The best musical artists are those who share their own pain and sorrow and joie de vivre and insights with us, and each of us has a different, unique response to them. At festivals like Electric Picnic, we get to share that deeply personal response with like-minded souls, and that experience has all the hallmarks of a spiritual experience. We just don’t like to name it as such because it sounds pretentious, or Californian. But in order to answer the likes of John Waters’ and their withering condescension towards how we live our lives, we have to take ownership of the language of spirituality and claim it back from the demagogues and preachers. Anarchy is a vital, energizing force, and the sort of spiritual anarchy that takes hold of people when attending the ritual of something as life-affirming as Electric Picnic is something that I treasure.

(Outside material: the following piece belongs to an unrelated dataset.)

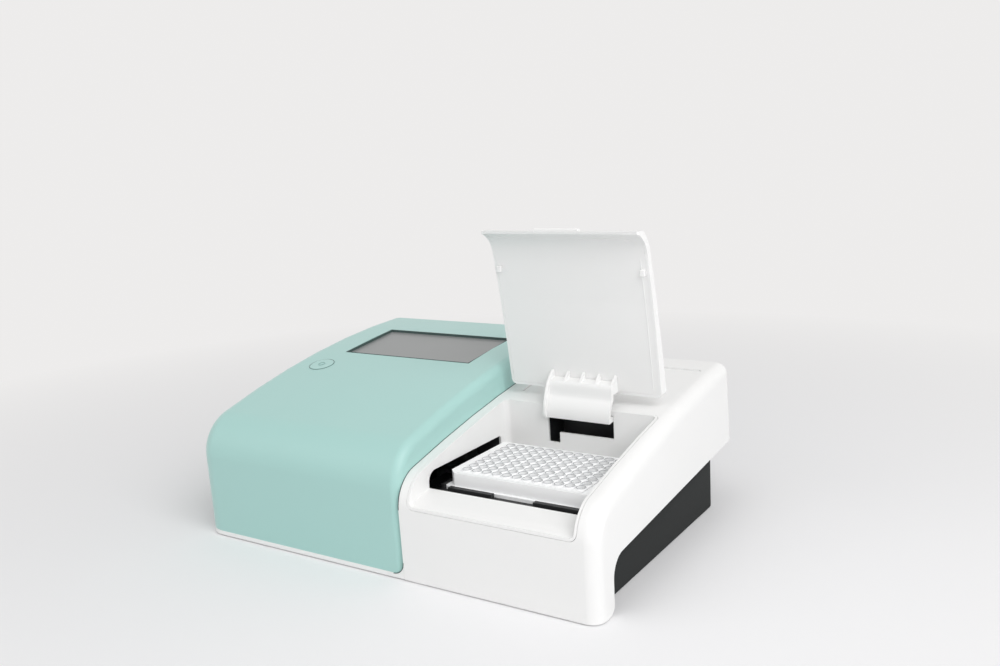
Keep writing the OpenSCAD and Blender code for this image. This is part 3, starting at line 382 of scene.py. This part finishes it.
# green display housing with the rounded lower corner that the white housing wraps
toe = {"radius": 10.0, "front": 0.9, "depth": 2.4, "gap": 0.45, "steps": 10, "lap": 0.4, "below": 1.5,
       "beyond": 6.0, "cutFrom": -3.0, "cutPast": 1.0, "edge": 0.0003, "housingEdge": 0.0006}


def toeOutline(grow):
    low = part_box("base_trim")[1][2] * 1000 - toe["lap"]
    radius, end = toe["radius"] - grow, -toe["radius"] - toe["beyond"]
    points = [(grow, low - toe["below"]), (end, low - toe["below"]), (end, low + grow)]
    for step in range(toe["steps"] + 1):
        turn = math.radians(-90 + 90 * step / toe["steps"])
        points.append((-toe["radius"] + radius * math.cos(turn),
                       low + toe["radius"] + radius * math.sin(turn)))
    return points + [(grow, low + toe["radius"])]


def makeDisplayHousing():
    skin = mergedCopy("display_housing", "display_housing_skin")
    softEdges(skin, toe["housingEdge"])
    back = toe["front"] + toe["depth"]
    cutter = prism("toe_cutter", toeOutline(-toe["gap"]), toe["cutFrom"], back + toe["cutPast"], True)
    useModifier(skin, "BOOLEAN", operation="DIFFERENCE", object=cutter, solver="EXACT")
    bpy.data.objects.remove(cutter)
    done(skin, bodyOf["display_housing"], "green_shell", replaced="display_housing")
    filler = prism("corner_toe", toeOutline(0.0), toe["front"], back, True)
    softEdges(filler, toe["edge"])
    done(filler, bodyOf["plate_housing"], "white_shell")


# dark line painted as the shadow in the gap of the seam, running along the seam and round the corner
seamShadow = {"radius": 0.00036, "inset": 0.15, "rear": 262.0, "legRear": 20.0, "legHeight": 0.6}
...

I still haven’t found what I’m looking for. In so many ways, spirituality is about acknowledging that that search is never-ending – we are all trying to answer that need, respond to a certain Spirit of Loneliness, in our own unique, creative, and personal ways. The most important lesson to be learned from the decline of the Catholic Church is that we should never trust anyone who claims to know what is good for us, or who tells us where the answer lies. We’re all doing the best we can.